Labour Day or May Day was first held in 1927 under the leadership of Goonesinghe. The May Day Rally held in 1933 under his leadership had new features introduced. A Police Band (not police proper) trained by Goonesinghe, clad in specially made uniform, marched in front. They wore a white-coloured sarong and a banian with red stripes. Women workers joined the rally dressed in red coloured cloth and jacket. There were drummers and dancers too. Goonesinghe, who pioneered the May Day Demonstration in Sri Lanka, walked under a red banner. There was no political slogan shouting. Singing of working class songs was there. The demonstration started from Price Park and the rally was held at the Galle Face Green.

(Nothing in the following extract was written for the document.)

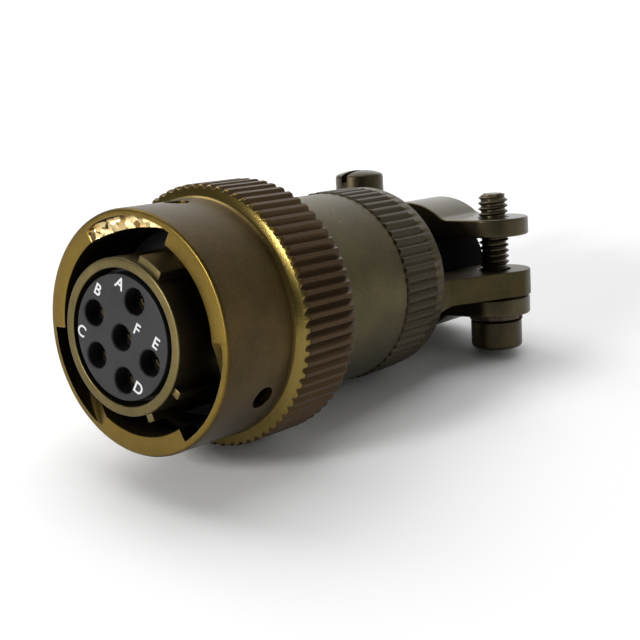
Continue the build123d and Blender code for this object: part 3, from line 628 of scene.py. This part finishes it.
saddle_olive = plated(
    "saddle_plating", (0.05, 0.0415, 0.022), (0.084, 0.069, 0.038), (0.3, 0.25, 0.16), roughness=0.31,
)
saddle_level, saddle_top, upper_lift = 4.15, 6.65, 0.4
upper = saddle_mesh(saddle_level, saddle_top)
upper.name = "upper_saddle_piece"
lower = bpy.data.objects.new("lower_saddle_piece", upper.data.copy())
scene.collection.objects.link(lower)
upper.data.transform(clamp_turn @ Matrix.Translation((0, 0, upper_lift / 1000)))
place_piece(upper, saddle_olive, "upper_clamp", "saddle_metal", "upper_saddle")
lower.data.transform(clamp_turn @ Matrix.Rotation(pi, 4, "Y"))
place_piece(lower, saddle_olive, "root", "saddle_metal", "lower_saddle")

# Cable bushing: a moulded rubber tube with a collar, which sits between the neck and the clamp's wall.
bushing_rubber, tree, shader = new_material("bushing_rubber", (0.002, 0.002, 0.002), 0.0, 0.9)
shader.inputs["Specular IOR Level"].default_value = 0.05
bushing = lathe("cable_bushing_piece", [
    (4, 40.42, 0.2), (10.2, 40.42, 0.3), (10.2, 41.88, 0.3), (6.3, 41.88, 0), (6.3, 65, 0.5), (4, 65, 0.5),
])
shade(bushing)
place_piece(bushing, bushing_rubber, "root", "bushing_rubber", "cable_bushing")
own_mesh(bushing)


# Clamp screws: slotted steel screws with a thread, plated like the clamp. The near one is put in from
# below, head down. The far one is put in from above and is backed off a little.
def screw_mesh(name):
    """A screw along Z with its head's bearing face at z = 0 and its tip at -17.95 mm."""
    tip, crest, core, pitch, turns, steps = -17.95, 2.085, 1.68, 0.794, 21, 36
    made = lathe(name, [
        (0, tip, 0), (1.3, tip, 0.05), (core, -17.55, 0.1), (core, -0.6, 0.1), (crest, -0.3, 0),
        (crest, 0, 0), (3.6, 0, 0.2), (3.6, 3.75, 0.35), (2.6, 4.14, 0.5), (1.3, 4.39, 1.0), (0, 4.45, 0),
    ], steps=128)
    made.data.transform(Matrix.Rotation(radians(90), 4, "X"))
    bm = bmesh.new()
    add_box(bm, (10, 1.1, 1.7), (0, 0, 3.6))
    combine(made, make_object("slot", bm))
    soften(made, 0.08, angle=40)
    bm = bmesh.new()
    start = tip + 0.15
    profile = [(1.6, -0.36), (2.06, -0.06), (crest, 0), (2.06, 0.06), (1.6, 0.36)]
    face = bm.faces.new([bm.verts.new(Vector((r, 0, start + z)) / 1000) for r, z in profile])
    bmesh.ops.spin(
        bm, geom=[face], axis=(0, 0, 1), angle=2 * pi * turns, steps=turns * steps,
        dvec=(0, 0, pitch / steps / 1000),
    )
    bmesh.ops.recalc_face_normals(bm, faces=bm.faces[:])
    for vertex in bm.verts:
        radius = Vector(vertex.co[:2]).length * 1000
        pointed = 1.55 + max(0, (vertex.co.z * 1000 - tip)) * 0.75
        scale = min(1, min(crest, pointed) / radius)
        vertex.co.x *= scale
        vertex.co.y *= scale
        vertex.co.z = max(vertex.co.z, (tip + 0.02) / 1000)
    whole = bmesh.new()
    whole.from_mesh(made.data)
    mesh = bpy.data.meshes.new("thread")
    bm.to_mesh(mesh)
    bm.free()
    whole.from_mesh(mesh)
    whole.to_mesh(made.data)
    whole.free()
    shade(made, 40)
    return made


steel = plated(
    "screw_plating", (0.037, 0.03, 0.0155), (0.067, 0.053, 0.029), (0.3, 0.26, 0.175),
    metallic=0.9, roughness=0.35,
)
washer, gap, backed_off = 0.88, 0.05, 1.5
bearing = saddle_top + washer + gap
near_screw = screw_mesh("near_clamp_screw_piece")
spot = clamp_turn @ Matrix.Translation(Vector((screw_x, screw_y, -bearing)) / 1000)
spot = spot @ Matrix.Rotation(radians(38), 4, "Z") @ Matrix.Rotation(pi, 4, "X")
near_screw.data.transform(spot)
place_piece(near_screw, steel, "near_screw", "screw_steel", "near_clamp_screw")
far_screw = screw_mesh("far_clamp_screw_piece")
bearing += upper_lift + backed_off
spot = clamp_turn @ Matrix.Translation(Vector((-screw_x, screw_y, bearing)) / 1000)
far_screw.data.transform(spot @ Matrix.Rotation(radians(-94), 4, "Z"))
place_piece(far_screw, steel, "far_screw", "screw_steel", "far_clamp_screw")

# Wave spring: a ring of flat steel bent into three waves, between the shell's flange and the nut's
# thrust washer. It keeps the CAD mesh's shape.
spring = new_material("spring_steel", (0.07, 0.058, 0.04), 1.0, 0.35)[0]
bm = bmesh.new()
bm.from_mesh(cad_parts["wave_spring"].data)
bmesh.ops.transform(bm, matrix=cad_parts["wave_spring"].matrix_world, verts=bm.verts[:])
bmesh.ops.remove_doubles(bm, verts=bm.verts[:], dist=1e-7)
wave = make_object("wave_spring_piece", bm)
shade(wave)
place_piece(wave, spring, "root", "spring_steel", "wave_spring")
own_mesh(wave)

# Other small inner parts: washers and rings of steel, the rubber grommet and its plastic follower. They
# keep the CAD mesh and get plain materials.
grommet = new_material("grommet_rubber", (0.09, 0.03, 0.02), 0.0, 0.7)[0]
for name, material in {
    "thrust_washer": spring, "retaining_ring": spring, "insert_retaining_ring": spring,
    "near_lock_washer": spring, "far_lock_washer": spring, "wire_grommet": grommet,
    "grommet_follower": plastic,
}.items():
    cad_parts[name].data.materials.clear()
    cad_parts[name].data.materials.append(material)

# Floor: the pale sheet that the connector lies on, in the plane of its three points of rest. It whitens
# with distance for the camera, mirrors and glass, so that it runs into the white room without an edge.
rest_point = (-0.00034, 0.01991, -0.01568)
floor_normal = Vector((0.0272, -0.1317, 0.9909)).normalized()
bm = bmesh.new()
bmesh.ops.create_grid(bm, x_segments=1, y_segments=1, size=3.0)
turn = Vector((0, 0, 1)).rotation_difference(floor_normal).to_matrix().to_4x4()
bmesh.ops.transform(bm, matrix=Matrix.Translation(rest_point) @ turn, verts=bm.verts[:])
floor = make_object("floor", bm)
paper, tree, shader = new_material("floor_paper", (0.9, 0.9, 0.9), 0.0, 0.6)
shader.inputs["Specular IOR Level"].default_value = 0.2
ray = add_node(tree, "ShaderNodeLightPath").outputs
shown = math_node(tree, "MAXIMUM", ray["Is Glossy Ray"], ray["Is Transmission Ray"])
shown = math_node(tree, "MAXIMUM", ray["Is Camera Ray"], shown)
place = add_node(tree, "ShaderNodeTexCoord").outputs["Object"]
away = vector_node(tree, "DISTANCE", {0: place, 1: (0, 0.03, -0.015)})["Value"]
near = product(tree, ramp_node(tree, away, 0.06, 0.2), 0.3)
far = product(tree, ramp_node(tree, away, 0.22, 0.6), 0.6)
level = math_node(tree, "ADD", near, far)
tree.links.new(product(tree, shown, level), shader.inputs["Emission Strength"])
shader.inputs["Emission Color"].default_value = (1, 1, 1, 1)
floor.data.materials.append(paper)


# Light: soft lamps above the object and low in front of it on the left, in a room that glows most behind
# the object and on its right. The camera sees the room plain white, and the metal shows its glow.
def area_light(name, power, size, where, aim=(0, 0, 0)):
    lamp = bpy.data.lights.new(name, "AREA")
    lamp.energy = power
    lamp.size = size
    made = bpy.data.objects.new(name, lamp)
    scene.collection.objects.link(made)
    made.location = where
    made.rotation_euler = (Vector(aim) - Vector(where)).to_track_quat("-Z", "Y").to_euler()


area_light("key_light", 1.1, 0.3, (-0.3, 0.0, 0.42), (0, 0.02, 0))
area_light("top_light", 0.7, 0.3, (0.0, 0.05, 0.52), (0, 0.02, 0))
area_light("front_light", 1.55, 0.08, (-0.085, -0.465, 0.13))
area_light("low_light", 0.5, 0.2, (-0.12, -0.5, 0.02))
world = bpy.data.worlds.new("white_room")
world.use_nodes = True
tree = world.node_tree
background = tree.nodes["Background"]
direction = add_node(tree, "ShaderNodeTexCoord").outputs["Generated"]


def room_glow(towards, low, high, strength):
    """Light from one side of the room, which fades from high to low by the angle to its middle."""
    along = vector_node(tree, "DOT_PRODUCT", {0: direction, 1: Vector(towards).normalized()})["Value"]
    return product(tree, ramp_node(tree, along, low, high), strength)


behind_left = room_glow((-0.45, 0.75, 0.5), 0.2, 1, 1.0)
glow = math_node(tree, "ADD", behind_left, room_glow((-0.588, 0.77, 0.25), 0.75, 1, 0.3))
glow = math_node(tree, "ADD", glow, room_glow((1, 0.3, 0.2), 0.6, 1, 0.6))
glow = math_node(tree, "ADD", glow, 0.07)
ray = add_node(tree, "ShaderNodeLightPath").outputs
white = math_node(tree, "MAXIMUM", ray["Is Camera Ray"], ray["Is Transmission Ray"])
white = math_node(tree, "MAXIMUM", white, product(tree, ray["Is Glossy Ray"], 0.1))
tree.links.new(math_node(tree, "MAXIMUM", glow, white), background.inputs["Strength"])
background.inputs["Color"].default_value = (1, 1, 1, 1)
scene.world = world
scene.view_settings.view_transform = "Standard"

# Camera: as the photograph was taken, from the front, a little from the left and above. Its axes and its
# place along them come from points matched in the photograph.
lens = bpy.data.cameras.new("camera")
lens.lens = 67.97
lens.sensor_width = 36
lens.clip_start = 0.005
lens.clip_end = 20
camera = bpy.data.objects.new("camera", lens)
scene.collection.objects.link(camera)
right = Vector((0.78782, 0.61453, 0.04112))
up = Vector((-0.18254, 0.16921, 0.96853))
back = Vector((0.58823, -0.77053, 0.24548))
axes = Matrix((right, up, back)).transposed().to_4x4()
camera.matrix_world = Matrix.Translation(0.020516 * right + 0.001602 * up + 0.13349 * back) @ axes
scene.camera = camera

The first May Day Rally under marxist leadership was held in 1935. May Day was declared a Public Holiday in 1956 by the Mahajana Eksath Peramuna Government led by Prime Minister S.W.R.D. Bandaranaike.

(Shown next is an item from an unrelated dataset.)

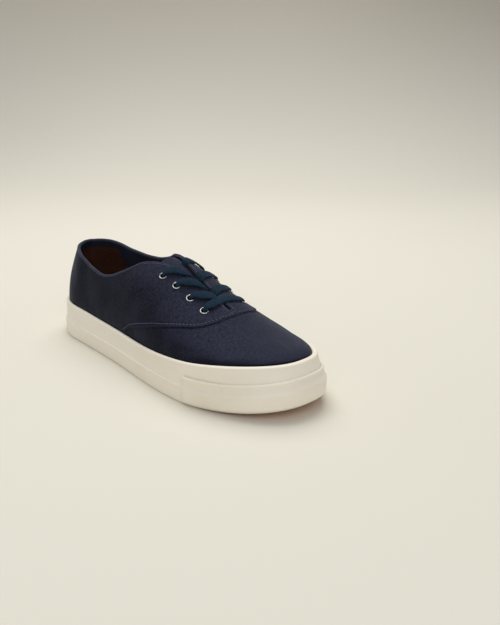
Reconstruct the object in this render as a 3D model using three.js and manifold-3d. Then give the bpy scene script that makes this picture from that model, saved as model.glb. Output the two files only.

As at today May Day is no more a Workers’ Day but a day exhibiting the power of political parties with a divided working class movement. Politician
A.E. Goonesinghe formed the Labour Party in 1928, after having contact with the Labour Party of Great Britain, earlier. In fact, when Ramsay Mc Donald, the British Labour Party Leader, who was also the then Prime Minister, visited Sri Lanka in 1926, Goonesinghe received him on behalf of the Labour Movement here. He also made representations to the Donoughmore Commission for Universal Franchise. At the State Council elections held in 1931 Goonesinghe was elected on the Labour Party ticket as Member of Colombo Central. He also served as the Colombo Mayor in 1943. In the 1947 Parliamentary Elections A.E. Goonesinghe was elected as the 1st Member of Parliament for Colombo Central and served as the Minister of Labour and Social Services in Prime Minister D.S. Senanayake’s Cabinet. He was also the Chief Government Whip in the UNP Government. He was Sri Lanka’s Ambassador to Indonesia as well. Thus, A.E. Goonesinghe, the freedom fighter, social worker, champion of the poor, politician and trade unionist could be remembered today as the father of the country’s Trade Union Movement.